Goal of the exercise: Return the line containing "The Blender code", the line containing "stake_line = [Vector(STAKE_FOOT), Vector(STAKE_TOP)]", and every line between them, exactly as they stand. Output nothing else.

Data to use:
START
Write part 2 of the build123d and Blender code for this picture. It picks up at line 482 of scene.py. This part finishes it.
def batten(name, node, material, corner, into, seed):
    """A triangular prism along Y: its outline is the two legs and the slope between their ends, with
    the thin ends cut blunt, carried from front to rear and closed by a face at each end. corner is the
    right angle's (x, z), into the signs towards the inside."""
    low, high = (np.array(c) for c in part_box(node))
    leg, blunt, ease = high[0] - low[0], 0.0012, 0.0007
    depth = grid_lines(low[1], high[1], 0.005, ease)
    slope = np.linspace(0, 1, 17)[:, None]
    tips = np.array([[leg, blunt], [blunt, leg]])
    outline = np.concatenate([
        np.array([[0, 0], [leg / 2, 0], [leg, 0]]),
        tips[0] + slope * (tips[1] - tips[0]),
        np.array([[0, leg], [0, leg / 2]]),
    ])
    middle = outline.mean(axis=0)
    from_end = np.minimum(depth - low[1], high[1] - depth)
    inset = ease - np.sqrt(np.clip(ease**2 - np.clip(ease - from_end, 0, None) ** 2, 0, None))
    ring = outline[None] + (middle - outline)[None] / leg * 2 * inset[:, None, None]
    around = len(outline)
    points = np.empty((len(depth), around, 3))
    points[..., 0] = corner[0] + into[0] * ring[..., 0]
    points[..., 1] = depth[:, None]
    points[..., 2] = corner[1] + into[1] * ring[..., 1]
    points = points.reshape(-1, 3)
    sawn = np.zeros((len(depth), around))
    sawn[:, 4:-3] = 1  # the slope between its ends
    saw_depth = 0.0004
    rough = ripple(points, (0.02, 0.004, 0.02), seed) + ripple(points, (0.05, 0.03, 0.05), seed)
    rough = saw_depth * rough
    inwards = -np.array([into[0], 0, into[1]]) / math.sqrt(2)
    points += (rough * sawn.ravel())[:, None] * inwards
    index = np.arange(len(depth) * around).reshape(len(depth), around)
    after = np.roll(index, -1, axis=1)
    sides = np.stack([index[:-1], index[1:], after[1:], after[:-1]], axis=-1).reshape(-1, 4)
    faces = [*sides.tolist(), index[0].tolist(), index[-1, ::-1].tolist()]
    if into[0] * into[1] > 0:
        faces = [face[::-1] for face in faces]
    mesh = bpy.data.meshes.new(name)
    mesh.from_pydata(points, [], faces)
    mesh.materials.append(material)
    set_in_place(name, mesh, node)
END
START
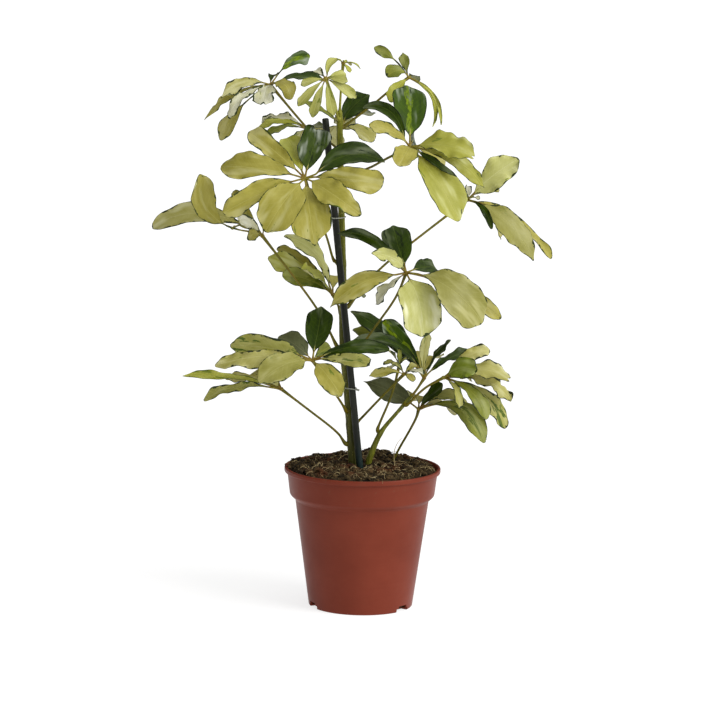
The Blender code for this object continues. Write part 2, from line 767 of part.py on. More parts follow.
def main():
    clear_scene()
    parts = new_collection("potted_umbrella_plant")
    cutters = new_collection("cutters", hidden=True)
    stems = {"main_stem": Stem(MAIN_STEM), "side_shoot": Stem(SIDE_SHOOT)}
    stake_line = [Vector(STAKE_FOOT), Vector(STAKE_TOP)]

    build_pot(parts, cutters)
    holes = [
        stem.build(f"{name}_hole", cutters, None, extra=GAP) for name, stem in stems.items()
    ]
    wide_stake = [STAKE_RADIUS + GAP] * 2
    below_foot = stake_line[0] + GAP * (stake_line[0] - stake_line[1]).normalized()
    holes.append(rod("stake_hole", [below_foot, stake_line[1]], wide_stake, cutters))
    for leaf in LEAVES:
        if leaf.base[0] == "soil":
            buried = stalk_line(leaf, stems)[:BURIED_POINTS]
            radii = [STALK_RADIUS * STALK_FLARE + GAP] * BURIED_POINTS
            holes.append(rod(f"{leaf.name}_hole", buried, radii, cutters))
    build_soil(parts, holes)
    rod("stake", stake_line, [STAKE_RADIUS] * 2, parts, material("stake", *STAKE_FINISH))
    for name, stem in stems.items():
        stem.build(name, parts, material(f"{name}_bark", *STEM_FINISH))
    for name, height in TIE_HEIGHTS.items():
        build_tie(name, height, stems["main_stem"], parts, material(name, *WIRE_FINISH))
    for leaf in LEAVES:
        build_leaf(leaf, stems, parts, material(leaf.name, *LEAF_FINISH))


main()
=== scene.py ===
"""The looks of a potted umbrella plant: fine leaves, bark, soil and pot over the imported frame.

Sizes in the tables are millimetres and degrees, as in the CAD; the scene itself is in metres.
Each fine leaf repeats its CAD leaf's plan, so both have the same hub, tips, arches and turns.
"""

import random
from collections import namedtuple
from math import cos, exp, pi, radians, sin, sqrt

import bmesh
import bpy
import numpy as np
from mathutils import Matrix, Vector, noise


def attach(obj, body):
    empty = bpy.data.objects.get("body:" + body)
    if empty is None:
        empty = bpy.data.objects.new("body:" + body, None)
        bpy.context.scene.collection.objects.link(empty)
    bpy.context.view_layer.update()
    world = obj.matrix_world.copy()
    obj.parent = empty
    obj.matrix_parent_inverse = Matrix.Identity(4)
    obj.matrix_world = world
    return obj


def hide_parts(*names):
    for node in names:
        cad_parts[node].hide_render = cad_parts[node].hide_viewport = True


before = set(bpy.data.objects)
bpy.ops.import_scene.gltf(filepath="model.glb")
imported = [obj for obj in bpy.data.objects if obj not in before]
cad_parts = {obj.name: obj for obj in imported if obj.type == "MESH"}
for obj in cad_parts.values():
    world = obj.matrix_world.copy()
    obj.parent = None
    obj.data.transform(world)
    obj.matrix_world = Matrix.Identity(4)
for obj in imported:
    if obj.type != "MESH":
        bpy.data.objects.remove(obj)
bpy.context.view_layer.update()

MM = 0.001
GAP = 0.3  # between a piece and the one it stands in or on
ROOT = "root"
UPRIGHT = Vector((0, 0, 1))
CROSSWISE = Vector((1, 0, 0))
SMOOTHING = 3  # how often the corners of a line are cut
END
Solution to this problem:
The Blender code for this object continues. Write part 2, from line 767 of part.py on. More parts follow.
def main():
    clear_scene()
    parts = new_collection("potted_umbrella_plant")
    cutters = new_collection("cutters", hidden=True)
    stems = {"main_stem": Stem(MAIN_STEM), "side_shoot": Stem(SIDE_SHOOT)}
    stake_line = [Vector(STAKE_FOOT), Vector(STAKE_TOP)]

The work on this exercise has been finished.